§ **Stated goal**: For the material that follows, return exactly the lines from the one with "Model this object" through the one with "small_edge_radius = 1.5", both ends included.

§ **Provided data**:
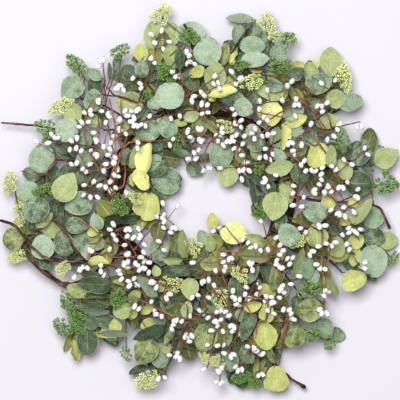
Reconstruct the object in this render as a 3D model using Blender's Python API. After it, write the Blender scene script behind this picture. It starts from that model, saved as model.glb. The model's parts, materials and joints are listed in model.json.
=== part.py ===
* * *
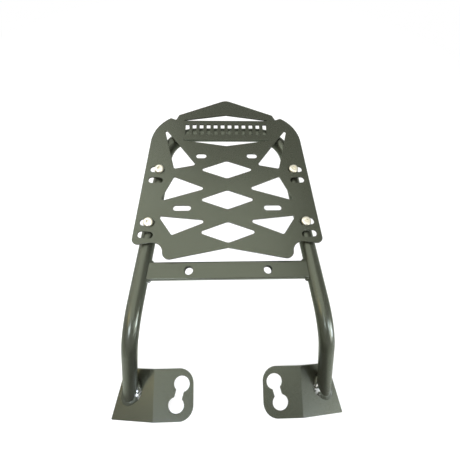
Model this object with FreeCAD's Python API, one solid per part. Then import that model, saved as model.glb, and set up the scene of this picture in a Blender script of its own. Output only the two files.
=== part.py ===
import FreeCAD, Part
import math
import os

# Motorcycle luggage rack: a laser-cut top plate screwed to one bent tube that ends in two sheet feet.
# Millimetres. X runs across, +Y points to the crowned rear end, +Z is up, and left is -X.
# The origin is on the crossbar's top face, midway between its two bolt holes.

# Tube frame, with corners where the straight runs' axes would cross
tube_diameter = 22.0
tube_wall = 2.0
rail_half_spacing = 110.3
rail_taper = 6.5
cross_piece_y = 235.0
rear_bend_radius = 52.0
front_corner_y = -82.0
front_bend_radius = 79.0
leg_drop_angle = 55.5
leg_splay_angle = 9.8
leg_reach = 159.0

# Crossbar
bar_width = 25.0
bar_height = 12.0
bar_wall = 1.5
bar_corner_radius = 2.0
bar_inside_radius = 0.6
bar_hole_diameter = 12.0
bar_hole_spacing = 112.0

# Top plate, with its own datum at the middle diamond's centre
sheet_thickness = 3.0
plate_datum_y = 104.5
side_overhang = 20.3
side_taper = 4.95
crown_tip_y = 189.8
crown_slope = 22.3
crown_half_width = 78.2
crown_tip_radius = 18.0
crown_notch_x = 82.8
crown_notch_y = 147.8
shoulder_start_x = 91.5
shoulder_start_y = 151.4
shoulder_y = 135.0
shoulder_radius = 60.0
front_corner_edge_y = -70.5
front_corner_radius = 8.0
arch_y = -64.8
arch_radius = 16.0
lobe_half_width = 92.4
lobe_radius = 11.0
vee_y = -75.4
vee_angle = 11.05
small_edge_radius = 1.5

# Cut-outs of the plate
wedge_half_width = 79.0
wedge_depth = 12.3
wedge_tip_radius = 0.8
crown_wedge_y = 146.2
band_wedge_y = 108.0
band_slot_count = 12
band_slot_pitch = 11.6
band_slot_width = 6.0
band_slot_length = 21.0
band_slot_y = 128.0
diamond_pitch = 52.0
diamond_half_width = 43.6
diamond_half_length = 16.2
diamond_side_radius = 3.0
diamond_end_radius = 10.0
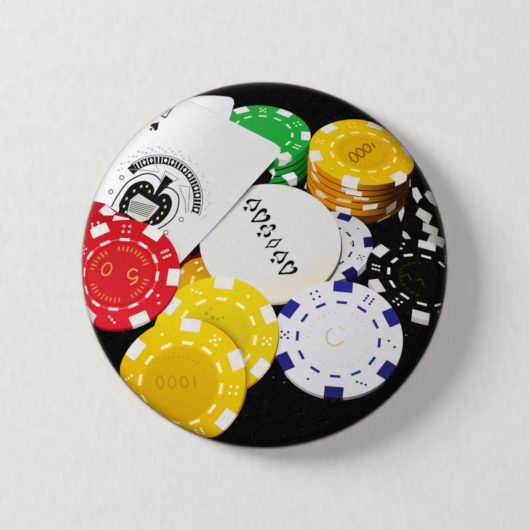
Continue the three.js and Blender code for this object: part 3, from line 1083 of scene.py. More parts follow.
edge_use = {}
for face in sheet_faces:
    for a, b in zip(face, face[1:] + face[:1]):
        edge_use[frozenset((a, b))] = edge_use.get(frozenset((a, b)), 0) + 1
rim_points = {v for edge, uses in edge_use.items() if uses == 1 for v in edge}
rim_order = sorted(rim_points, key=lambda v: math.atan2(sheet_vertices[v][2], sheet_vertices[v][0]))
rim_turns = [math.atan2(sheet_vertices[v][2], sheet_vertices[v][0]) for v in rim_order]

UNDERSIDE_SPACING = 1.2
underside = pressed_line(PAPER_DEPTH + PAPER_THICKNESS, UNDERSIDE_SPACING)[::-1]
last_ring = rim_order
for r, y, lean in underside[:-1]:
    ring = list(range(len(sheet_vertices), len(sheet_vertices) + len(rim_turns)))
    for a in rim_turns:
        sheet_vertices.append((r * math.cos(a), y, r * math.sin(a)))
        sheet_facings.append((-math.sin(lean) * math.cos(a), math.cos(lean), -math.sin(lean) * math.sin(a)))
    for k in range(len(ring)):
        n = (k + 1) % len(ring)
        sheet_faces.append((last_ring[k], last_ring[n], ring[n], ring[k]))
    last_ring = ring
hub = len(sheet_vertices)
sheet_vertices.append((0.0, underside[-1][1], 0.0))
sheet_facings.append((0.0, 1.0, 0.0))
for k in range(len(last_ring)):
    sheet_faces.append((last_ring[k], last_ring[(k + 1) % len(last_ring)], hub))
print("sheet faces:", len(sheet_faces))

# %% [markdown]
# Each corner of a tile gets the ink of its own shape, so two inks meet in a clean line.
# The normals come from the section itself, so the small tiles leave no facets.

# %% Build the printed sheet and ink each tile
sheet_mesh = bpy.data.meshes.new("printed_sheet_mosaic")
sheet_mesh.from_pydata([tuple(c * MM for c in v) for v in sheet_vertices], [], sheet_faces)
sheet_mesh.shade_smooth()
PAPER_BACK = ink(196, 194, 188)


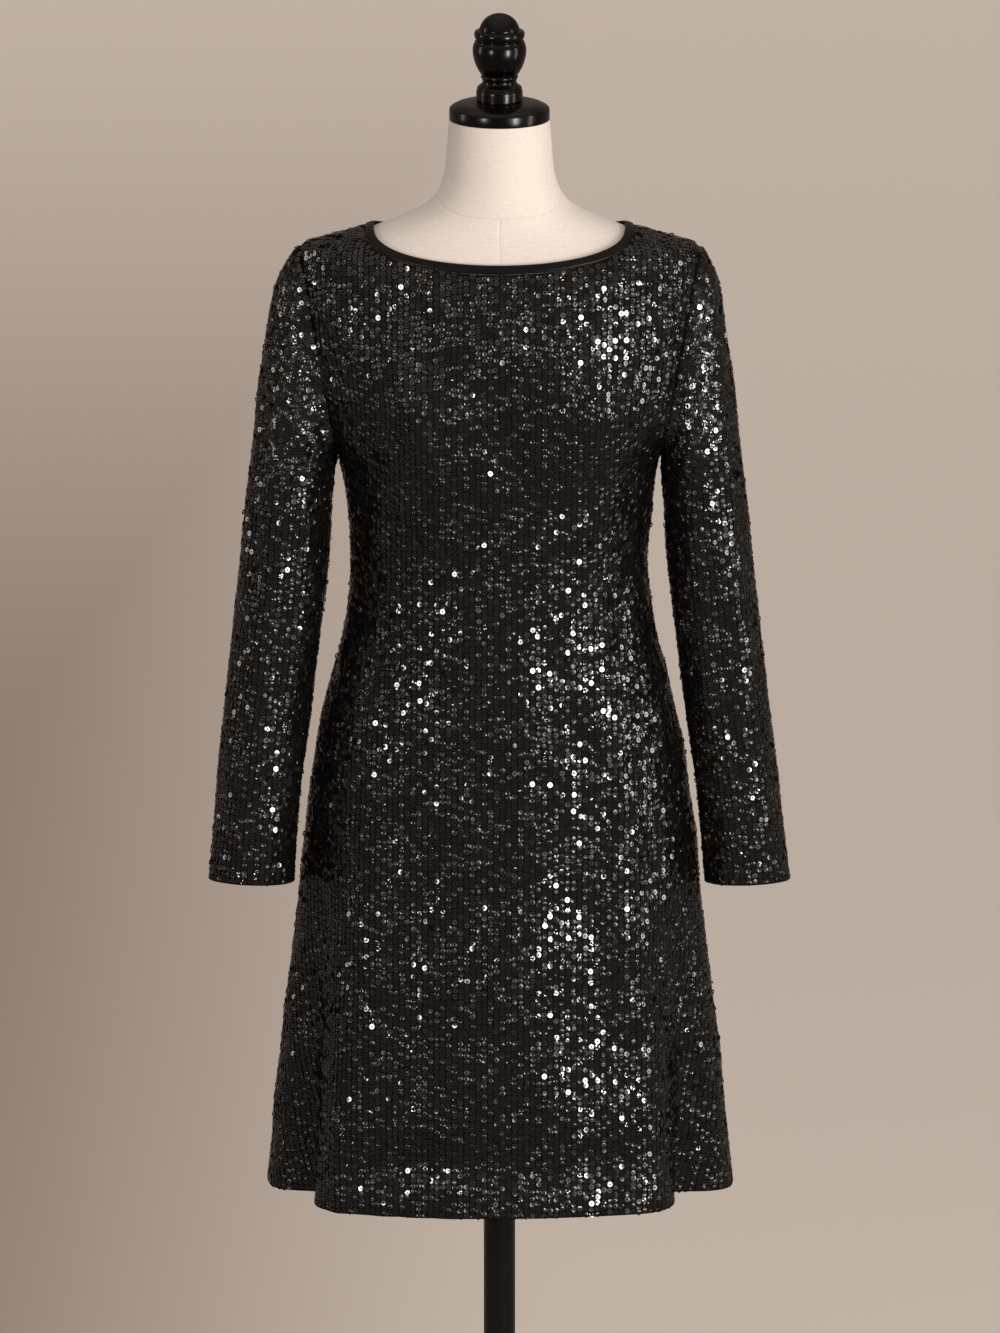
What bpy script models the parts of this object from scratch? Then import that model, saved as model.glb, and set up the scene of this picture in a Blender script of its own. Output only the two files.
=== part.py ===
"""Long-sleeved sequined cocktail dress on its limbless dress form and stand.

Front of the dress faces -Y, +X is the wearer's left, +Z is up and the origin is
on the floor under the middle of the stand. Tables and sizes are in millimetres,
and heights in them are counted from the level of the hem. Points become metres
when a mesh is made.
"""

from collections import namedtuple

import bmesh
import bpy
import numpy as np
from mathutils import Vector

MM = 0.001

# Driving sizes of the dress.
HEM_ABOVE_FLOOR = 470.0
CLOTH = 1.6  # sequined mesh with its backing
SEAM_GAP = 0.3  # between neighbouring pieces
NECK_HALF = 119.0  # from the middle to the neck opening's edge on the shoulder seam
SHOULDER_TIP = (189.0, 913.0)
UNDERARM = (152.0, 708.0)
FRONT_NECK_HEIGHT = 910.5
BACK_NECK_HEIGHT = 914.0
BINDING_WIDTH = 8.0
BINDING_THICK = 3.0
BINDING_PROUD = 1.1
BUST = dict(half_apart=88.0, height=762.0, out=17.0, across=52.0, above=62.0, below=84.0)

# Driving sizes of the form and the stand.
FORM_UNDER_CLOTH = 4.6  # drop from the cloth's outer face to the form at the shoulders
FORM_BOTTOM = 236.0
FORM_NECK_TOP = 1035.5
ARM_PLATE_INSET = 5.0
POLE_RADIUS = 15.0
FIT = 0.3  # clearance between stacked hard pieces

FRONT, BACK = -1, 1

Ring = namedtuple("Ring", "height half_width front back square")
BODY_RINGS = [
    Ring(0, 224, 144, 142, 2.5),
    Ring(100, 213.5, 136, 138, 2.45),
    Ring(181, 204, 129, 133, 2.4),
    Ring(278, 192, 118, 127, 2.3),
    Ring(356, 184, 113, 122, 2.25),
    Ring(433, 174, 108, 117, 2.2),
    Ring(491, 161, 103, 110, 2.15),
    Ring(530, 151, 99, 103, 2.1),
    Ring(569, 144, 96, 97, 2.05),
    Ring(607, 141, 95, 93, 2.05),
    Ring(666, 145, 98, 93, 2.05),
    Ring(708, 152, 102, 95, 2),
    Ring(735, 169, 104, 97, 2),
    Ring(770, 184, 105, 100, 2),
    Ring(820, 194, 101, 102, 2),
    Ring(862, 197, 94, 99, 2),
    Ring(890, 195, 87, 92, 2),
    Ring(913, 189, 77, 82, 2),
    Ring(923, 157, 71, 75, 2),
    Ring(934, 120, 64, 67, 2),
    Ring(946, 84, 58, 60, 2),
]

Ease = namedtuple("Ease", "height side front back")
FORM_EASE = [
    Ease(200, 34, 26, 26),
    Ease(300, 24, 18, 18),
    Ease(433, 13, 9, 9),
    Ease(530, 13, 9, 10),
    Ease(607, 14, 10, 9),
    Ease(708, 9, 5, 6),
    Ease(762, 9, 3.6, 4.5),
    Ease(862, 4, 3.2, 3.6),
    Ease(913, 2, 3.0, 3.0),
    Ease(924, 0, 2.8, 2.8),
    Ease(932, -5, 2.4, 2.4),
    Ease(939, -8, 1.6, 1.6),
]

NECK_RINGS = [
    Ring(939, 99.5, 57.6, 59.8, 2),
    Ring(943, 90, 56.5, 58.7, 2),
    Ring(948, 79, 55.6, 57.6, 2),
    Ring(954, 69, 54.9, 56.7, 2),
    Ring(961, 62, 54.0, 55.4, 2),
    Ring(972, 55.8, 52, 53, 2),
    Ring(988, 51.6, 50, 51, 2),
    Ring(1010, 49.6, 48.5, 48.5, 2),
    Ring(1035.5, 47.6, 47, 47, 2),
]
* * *
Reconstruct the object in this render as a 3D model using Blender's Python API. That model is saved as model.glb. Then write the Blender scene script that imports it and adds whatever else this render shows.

§ **Task result**:
Model this object with FreeCAD's Python API, one solid per part. Then import that model, saved as model.glb, and set up the scene of this picture in a Blender script of its own. Output only the two files.
=== part.py ===
import FreeCAD, Part
import math
import os

# Motorcycle luggage rack: a laser-cut top plate screwed to one bent tube that ends in two sheet feet.
# Millimetres. X runs across, +Y points to the crowned rear end, +Z is up, and left is -X.
# The origin is on the crossbar's top face, midway between its two bolt holes.

# Tube frame, with corners where the straight runs' axes would cross
tube_diameter = 22.0
tube_wall = 2.0
rail_half_spacing = 110.3
rail_taper = 6.5
cross_piece_y = 235.0
rear_bend_radius = 52.0
front_corner_y = -82.0
front_bend_radius = 79.0
leg_drop_angle = 55.5
leg_splay_angle = 9.8
leg_reach = 159.0

# Crossbar
bar_width = 25.0
bar_height = 12.0
bar_wall = 1.5
bar_corner_radius = 2.0
bar_inside_radius = 0.6
bar_hole_diameter = 12.0
bar_hole_spacing = 112.0

# Top plate, with its own datum at the middle diamond's centre
sheet_thickness = 3.0
plate_datum_y = 104.5
side_overhang = 20.3
side_taper = 4.95
crown_tip_y = 189.8
crown_slope = 22.3
crown_half_width = 78.2
crown_tip_radius = 18.0
crown_notch_x = 82.8
crown_notch_y = 147.8
shoulder_start_x = 91.5
shoulder_start_y = 151.4
shoulder_y = 135.0
shoulder_radius = 60.0
front_corner_edge_y = -70.5
front_corner_radius = 8.0
arch_y = -64.8
arch_radius = 16.0
lobe_half_width = 92.4
lobe_radius = 11.0
vee_y = -75.4
vee_angle = 11.05
small_edge_radius = 1.5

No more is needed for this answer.